Zoghlami: The political regulation which was issued by Ennahdha’s tenth conference in 2015 states that “the Ennahdha movement is a civil party that abides by the Constitution and the laws of the state”. Thus, we stress that the laws need to be reviewed pursuant to the Constitution and international covenants. Those who accuse us of not doing so overlook the fact that members of the Ennahdha were victims of the worst forms of aggression, torture, and deprivation. Only those who lived through this suffering know its worth. We experienced the absence of freedom. We therefore believe that the ceiling of freedom in Tunisia should not be limited. In my opinion, the problem is that some topics have been classified as taboo that are not so in Islam. The status of homosexuals is one example. For decades, Islamic schools of interpretation neglected to develop new jurisprudence on the subject. There are topics that need to be developed in Islam in order to keep up with the course of life without prejudice to religion and its basic rules. I believe in jurisprudence in many areas. We should recognize that homosexuals are present in Tunisia and all over the world. In this context, the state must protect them and their rights so they won’t be sexually exploited when they have no family, state, or law to protect them from any aggression. In Islam, we have the jurisprudence of priorities, and the priority today is to protect society and its people.
In conclusion, I should note that Western countries were a haven for the Ennahdha activists in the dictatorship era. These countries are the same ones that carry the torch of freedoms and rights globally, and we hope that the Ennahdha movement will carry that torch in Tunisia.
The Legal Agenda: What is your assessment of the path that transitional justice has taken so far?
Zoghlami: We have succeeded in enacting a transitional justice law catered to Tunisia but in line with international standards. Had the Truth and Dignity Commission handled the process properly, the path would have been a success especially since the largest bloc in parliament was defending this process, despite all the accusations to the contrary. The success of public hearings is a milestone. They enabled Tunisian society – especially this generation – to somewhat experience second-hand the transgressions we suffered in the dictatorship eras.

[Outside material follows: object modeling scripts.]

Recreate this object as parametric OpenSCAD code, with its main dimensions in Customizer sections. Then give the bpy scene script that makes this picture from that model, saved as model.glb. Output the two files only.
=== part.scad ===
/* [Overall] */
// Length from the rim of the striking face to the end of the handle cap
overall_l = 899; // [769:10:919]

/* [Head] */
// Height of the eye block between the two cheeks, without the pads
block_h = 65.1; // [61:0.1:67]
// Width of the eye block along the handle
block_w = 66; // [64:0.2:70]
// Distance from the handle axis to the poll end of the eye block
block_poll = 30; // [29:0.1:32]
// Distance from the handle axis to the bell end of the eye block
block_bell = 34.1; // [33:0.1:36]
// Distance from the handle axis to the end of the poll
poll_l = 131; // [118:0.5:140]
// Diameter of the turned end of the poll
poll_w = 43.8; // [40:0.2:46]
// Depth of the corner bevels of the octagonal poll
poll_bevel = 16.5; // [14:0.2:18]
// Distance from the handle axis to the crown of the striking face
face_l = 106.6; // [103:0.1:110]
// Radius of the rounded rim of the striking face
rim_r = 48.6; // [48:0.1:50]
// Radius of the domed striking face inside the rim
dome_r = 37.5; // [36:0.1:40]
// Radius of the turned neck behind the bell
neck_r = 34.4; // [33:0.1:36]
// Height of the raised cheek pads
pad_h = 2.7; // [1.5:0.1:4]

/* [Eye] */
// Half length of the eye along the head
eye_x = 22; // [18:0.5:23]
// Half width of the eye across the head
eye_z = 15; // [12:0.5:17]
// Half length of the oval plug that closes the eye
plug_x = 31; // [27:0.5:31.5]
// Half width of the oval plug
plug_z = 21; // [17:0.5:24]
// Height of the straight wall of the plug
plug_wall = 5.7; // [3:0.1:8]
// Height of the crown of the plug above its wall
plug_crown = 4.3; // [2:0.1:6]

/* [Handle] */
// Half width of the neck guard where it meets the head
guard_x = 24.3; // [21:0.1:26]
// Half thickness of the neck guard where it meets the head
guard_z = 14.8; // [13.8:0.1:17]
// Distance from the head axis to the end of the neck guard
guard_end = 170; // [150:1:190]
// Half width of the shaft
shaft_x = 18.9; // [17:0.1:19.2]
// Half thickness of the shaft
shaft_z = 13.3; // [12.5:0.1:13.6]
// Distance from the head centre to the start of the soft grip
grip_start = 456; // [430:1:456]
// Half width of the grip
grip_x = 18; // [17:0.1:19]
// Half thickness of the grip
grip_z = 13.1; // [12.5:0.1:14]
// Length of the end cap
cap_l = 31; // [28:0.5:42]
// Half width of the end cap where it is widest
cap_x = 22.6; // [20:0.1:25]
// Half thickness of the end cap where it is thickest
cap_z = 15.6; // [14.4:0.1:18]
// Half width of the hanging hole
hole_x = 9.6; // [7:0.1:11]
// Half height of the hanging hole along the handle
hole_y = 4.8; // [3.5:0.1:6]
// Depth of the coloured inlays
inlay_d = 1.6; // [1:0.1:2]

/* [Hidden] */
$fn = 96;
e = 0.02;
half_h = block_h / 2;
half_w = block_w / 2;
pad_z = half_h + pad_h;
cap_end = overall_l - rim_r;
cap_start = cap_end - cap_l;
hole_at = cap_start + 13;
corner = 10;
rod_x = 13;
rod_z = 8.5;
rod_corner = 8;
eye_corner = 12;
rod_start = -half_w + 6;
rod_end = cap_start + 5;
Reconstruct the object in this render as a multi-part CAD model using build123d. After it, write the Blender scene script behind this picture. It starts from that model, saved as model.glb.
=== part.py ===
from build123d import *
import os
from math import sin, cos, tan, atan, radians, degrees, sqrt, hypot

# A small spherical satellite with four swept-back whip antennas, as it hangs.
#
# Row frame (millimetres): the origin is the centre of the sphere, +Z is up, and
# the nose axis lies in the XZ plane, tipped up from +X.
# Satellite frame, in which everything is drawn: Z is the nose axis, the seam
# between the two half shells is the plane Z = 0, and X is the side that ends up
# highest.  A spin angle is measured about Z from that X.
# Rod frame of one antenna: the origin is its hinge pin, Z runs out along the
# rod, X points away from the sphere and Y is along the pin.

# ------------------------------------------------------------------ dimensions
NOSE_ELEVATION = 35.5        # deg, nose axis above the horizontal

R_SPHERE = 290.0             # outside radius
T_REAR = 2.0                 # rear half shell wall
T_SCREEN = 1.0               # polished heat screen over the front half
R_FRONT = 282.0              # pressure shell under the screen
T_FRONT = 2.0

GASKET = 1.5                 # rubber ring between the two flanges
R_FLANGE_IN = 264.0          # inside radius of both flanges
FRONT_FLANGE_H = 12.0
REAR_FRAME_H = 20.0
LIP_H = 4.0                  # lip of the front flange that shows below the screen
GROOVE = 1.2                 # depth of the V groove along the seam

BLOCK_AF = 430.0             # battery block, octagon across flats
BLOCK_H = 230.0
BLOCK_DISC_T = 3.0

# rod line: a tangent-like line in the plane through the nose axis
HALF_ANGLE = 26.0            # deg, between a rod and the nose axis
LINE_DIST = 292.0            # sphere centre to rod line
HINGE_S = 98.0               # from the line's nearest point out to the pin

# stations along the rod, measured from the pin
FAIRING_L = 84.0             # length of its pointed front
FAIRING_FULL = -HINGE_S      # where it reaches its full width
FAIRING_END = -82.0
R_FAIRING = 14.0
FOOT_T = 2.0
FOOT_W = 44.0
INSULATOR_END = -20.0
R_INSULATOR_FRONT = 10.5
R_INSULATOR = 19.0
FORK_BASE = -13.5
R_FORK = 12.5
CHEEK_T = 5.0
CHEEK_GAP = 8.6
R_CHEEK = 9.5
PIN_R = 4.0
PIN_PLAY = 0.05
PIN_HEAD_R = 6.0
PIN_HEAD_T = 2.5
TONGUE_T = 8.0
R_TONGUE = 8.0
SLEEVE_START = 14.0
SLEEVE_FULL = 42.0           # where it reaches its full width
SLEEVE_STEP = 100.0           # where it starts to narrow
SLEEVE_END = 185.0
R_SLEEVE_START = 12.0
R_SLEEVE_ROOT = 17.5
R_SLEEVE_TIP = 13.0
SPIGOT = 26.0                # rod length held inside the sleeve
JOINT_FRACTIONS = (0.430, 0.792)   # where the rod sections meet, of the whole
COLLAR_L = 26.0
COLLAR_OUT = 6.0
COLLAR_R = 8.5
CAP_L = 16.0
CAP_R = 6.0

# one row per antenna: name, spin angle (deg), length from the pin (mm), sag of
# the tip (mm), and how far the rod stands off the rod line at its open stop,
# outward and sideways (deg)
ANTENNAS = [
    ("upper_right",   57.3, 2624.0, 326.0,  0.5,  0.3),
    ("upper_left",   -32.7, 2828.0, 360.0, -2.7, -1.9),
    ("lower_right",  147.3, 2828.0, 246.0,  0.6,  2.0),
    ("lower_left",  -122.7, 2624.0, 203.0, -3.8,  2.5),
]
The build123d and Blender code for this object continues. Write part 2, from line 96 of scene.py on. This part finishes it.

The Legal Agenda: Are you saying that the Truth and Dignity Commission gets a negative evaluation despite the success of public hearings?

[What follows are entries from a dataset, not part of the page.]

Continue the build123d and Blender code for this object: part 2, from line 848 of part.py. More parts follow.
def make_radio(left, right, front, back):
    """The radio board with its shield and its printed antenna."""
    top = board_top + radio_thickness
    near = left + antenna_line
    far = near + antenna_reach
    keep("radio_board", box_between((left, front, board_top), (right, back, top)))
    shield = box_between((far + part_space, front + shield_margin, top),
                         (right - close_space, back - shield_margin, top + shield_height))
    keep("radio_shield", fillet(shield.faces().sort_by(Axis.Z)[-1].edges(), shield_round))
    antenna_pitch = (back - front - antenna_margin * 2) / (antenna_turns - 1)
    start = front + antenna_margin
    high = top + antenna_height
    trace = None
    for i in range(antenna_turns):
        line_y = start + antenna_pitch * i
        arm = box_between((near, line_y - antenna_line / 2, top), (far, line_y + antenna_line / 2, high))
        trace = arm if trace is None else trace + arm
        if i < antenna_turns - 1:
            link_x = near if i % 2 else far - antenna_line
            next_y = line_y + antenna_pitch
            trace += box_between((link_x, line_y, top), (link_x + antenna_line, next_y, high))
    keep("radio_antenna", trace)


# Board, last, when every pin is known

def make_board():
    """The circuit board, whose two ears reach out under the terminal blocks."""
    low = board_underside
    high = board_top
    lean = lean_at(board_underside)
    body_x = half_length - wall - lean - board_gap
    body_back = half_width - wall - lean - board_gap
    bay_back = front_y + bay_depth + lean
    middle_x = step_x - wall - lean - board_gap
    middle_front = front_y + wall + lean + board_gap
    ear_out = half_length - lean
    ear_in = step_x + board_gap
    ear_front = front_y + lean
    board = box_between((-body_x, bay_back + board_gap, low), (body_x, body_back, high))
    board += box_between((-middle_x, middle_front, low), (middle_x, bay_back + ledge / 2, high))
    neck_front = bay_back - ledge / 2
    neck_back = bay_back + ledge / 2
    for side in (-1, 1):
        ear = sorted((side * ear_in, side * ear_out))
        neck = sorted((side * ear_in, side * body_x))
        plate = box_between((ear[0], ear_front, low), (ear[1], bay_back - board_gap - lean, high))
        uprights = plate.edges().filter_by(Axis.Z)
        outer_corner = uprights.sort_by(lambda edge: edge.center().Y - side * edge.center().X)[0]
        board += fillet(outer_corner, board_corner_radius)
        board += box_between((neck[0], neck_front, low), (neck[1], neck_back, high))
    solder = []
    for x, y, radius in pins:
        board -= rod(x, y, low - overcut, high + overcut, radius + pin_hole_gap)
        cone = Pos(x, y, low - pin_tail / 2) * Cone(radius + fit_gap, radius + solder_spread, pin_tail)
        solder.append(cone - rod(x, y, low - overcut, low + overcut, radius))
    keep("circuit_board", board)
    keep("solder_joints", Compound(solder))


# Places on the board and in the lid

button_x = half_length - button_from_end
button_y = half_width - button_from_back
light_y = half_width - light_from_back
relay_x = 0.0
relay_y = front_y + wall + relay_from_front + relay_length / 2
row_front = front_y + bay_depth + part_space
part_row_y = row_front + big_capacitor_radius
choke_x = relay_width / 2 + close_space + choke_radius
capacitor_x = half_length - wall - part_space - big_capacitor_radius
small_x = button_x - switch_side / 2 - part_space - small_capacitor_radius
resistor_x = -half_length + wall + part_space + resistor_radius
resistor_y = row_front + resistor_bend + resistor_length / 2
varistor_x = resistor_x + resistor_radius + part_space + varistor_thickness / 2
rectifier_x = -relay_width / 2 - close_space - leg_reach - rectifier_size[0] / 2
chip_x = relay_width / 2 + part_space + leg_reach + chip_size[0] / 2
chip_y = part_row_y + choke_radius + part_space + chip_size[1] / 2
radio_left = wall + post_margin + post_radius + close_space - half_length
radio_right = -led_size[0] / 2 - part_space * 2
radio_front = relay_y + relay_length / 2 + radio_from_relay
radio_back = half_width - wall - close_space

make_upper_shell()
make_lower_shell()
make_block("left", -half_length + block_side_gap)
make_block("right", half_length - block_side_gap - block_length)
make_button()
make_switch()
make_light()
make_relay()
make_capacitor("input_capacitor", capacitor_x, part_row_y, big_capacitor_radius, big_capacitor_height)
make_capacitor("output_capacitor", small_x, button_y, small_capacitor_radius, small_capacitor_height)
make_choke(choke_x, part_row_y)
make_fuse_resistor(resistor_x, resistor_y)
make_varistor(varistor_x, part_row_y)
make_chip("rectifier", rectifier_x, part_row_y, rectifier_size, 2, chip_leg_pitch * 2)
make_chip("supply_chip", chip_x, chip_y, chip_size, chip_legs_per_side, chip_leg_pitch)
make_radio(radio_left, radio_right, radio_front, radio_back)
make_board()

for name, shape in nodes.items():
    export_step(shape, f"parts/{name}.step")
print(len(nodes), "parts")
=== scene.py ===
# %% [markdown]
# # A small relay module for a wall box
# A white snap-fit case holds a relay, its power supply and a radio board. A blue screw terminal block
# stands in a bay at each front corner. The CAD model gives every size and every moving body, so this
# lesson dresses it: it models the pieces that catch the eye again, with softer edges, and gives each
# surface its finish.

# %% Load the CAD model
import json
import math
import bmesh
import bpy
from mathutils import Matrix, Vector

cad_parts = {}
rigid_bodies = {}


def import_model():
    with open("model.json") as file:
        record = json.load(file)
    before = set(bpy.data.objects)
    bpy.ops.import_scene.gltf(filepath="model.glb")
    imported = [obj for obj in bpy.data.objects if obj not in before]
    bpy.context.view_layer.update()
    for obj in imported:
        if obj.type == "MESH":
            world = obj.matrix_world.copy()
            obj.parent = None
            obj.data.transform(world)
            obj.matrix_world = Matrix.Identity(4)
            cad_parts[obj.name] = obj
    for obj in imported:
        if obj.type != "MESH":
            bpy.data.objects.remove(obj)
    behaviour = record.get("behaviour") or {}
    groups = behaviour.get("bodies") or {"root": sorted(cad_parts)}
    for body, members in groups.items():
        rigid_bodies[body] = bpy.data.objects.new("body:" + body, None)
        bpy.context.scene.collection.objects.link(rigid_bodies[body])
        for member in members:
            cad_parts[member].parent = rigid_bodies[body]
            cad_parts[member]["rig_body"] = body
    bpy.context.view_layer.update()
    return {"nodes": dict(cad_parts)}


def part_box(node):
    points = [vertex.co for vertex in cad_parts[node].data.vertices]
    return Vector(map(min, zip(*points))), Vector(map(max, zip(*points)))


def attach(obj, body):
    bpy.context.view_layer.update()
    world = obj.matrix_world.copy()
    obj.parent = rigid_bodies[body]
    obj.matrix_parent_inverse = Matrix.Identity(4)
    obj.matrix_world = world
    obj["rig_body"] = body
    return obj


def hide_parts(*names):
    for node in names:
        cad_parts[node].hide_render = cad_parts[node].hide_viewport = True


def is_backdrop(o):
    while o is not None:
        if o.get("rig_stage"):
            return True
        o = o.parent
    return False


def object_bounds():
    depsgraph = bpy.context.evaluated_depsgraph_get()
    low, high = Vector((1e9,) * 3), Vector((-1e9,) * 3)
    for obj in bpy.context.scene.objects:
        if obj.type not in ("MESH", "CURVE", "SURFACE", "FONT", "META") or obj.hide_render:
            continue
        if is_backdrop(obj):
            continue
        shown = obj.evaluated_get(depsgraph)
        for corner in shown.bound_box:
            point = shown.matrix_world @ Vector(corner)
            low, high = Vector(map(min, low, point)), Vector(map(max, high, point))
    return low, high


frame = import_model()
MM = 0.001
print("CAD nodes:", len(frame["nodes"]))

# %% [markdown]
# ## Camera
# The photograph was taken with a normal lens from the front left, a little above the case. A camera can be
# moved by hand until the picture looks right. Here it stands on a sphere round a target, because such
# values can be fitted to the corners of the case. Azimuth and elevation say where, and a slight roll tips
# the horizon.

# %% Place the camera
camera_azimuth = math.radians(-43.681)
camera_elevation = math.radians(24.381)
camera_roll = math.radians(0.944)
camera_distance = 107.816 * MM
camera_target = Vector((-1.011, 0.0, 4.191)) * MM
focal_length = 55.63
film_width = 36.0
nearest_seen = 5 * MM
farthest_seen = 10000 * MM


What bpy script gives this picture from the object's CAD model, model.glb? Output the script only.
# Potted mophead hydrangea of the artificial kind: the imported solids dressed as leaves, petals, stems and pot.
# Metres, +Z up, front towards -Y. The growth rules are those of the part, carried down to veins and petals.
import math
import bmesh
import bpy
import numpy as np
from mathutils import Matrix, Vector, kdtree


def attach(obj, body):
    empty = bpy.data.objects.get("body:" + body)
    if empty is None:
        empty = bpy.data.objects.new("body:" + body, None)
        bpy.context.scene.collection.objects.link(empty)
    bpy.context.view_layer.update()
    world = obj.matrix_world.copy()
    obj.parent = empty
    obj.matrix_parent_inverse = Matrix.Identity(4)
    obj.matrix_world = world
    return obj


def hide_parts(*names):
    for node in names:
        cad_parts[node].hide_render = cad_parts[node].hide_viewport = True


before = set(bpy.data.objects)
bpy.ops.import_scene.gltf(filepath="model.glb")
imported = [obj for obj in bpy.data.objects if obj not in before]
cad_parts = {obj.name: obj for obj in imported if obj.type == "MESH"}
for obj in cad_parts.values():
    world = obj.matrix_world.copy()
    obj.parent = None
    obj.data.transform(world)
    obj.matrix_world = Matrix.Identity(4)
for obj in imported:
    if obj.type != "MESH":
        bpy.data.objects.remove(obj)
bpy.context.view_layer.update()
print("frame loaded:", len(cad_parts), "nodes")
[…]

Al-Zoghlami: Unfortunately, this commission did not perform well and in a manner that would encourage a healthy democratic transition. It did not complete its main tasks. In fact, I was personally surprised by the position of its president, Sihem Bensedrine. How could she imagine that she would be deposed by the chairmanship of this commission and by a decision from the Ennahdha? I visited her and gave her all the guarantees. I also sent her an on-air message during a radio interview saying that the Ennahdha calls on the Truth and Dignity Commission and its president to merely complete the transitional justice course, while I emphasizinged that the movement extends its support.
In reality, the parliamentary majority represented by the Ennahdha, Nidaa Tounes, and the government that emerged from it, spared no budget in supporting the Truth and Dignity Commission. In addition, the commission has access to the full security/police archive necessary to complete its work. Despite all that, there is a great deal of negligence on its part. I think that the commission’s president had all the mechanisms, personal qualities, and a personal history of struggle to lead this path successfully, yet she failed to send letters of reassurance to all those concerned with transitional justice. I also notice that the commission’s own Arbitration and Reconciliation Committee is one of the areas where the commission is most vulnerable, especially in light of the ambiguity surrounding its work.
The Legal Agenda: You accuse the commission of dereliction of duty in dealing with transitional justice, but what about the same accusations leveled against you in relation to the “list of martyrs and wounded of the Revolution”?
Zoghlami: When I was the chair of this committee, I became aware of the size of the major obstacles placed by several political parties and some segments of civil society that hampered the progress of this issue. As a result, we could not properly interact with the wounded and families of the martyrs. Unfortunately, this did not take a national dimension and was not independent from political strife. The Ennahdha party defended this issue the most, and suffered as a result from a number of accusations. Some of these accusations claimed that should reparations or financial damage be granted, the movement’s affiliates would benefit the most. I have now returned to the Committee of Martyrs and Wounded of the Revolution as a rapporteur, and we will reopen the file and ask the Truth and Dignity Commission – chairperson and members – what they did regarding this file.
The Legal Agenda: You have held part of the Tunisian civil society today responsible for hampering the process of addressing the issue of martyrs and wounded. What is your overall assessment of its performance?
Zoghlami: We have an observer civil society In Tunisia, exercising its oversight tasks effectively. Civil society also contributes to delivering information to politicians and executive authority. It also holds accountable those responsible for any incident in which rights or freedoms have been infringed. However, the negative aspect is that there is a double discourse in the Tunisian human rights field. For example, those who defend homosexuals’ rights should also defend veiled women’s rights to education and work. There are those who justify denying this category of their freedoms and rights, saying that the Tunisian state today is fighting terrorism. Nonetheless, although there are many veiled women accused of terrorist cases, they should be held accountable according to the law, instead of placing everyone in the same basket and justifying discrimination and denial of rights. A human rights activist must distinguish between their ideological affiliation and their actual work. The human rights dimension must prevail over belief and ideas, for it has a clear path that includes everyone without exception.On the other hand, we also need to review the Law on Associations and Political Parties with regard to the issue of funding.
This article is an edited translation from Arabic
Keywords: Ennahda, transitional justice, Yamina Zoghlami, homosexuality, women’s rights
 Basic Law No. 61 of 2016 on the Prevention of and Combat Against Human Trafficking, dated August 3, 2016.
 Basic Law No. 58 of 2017 on the Elimination of Violence Against Women, dated August 11, 2017.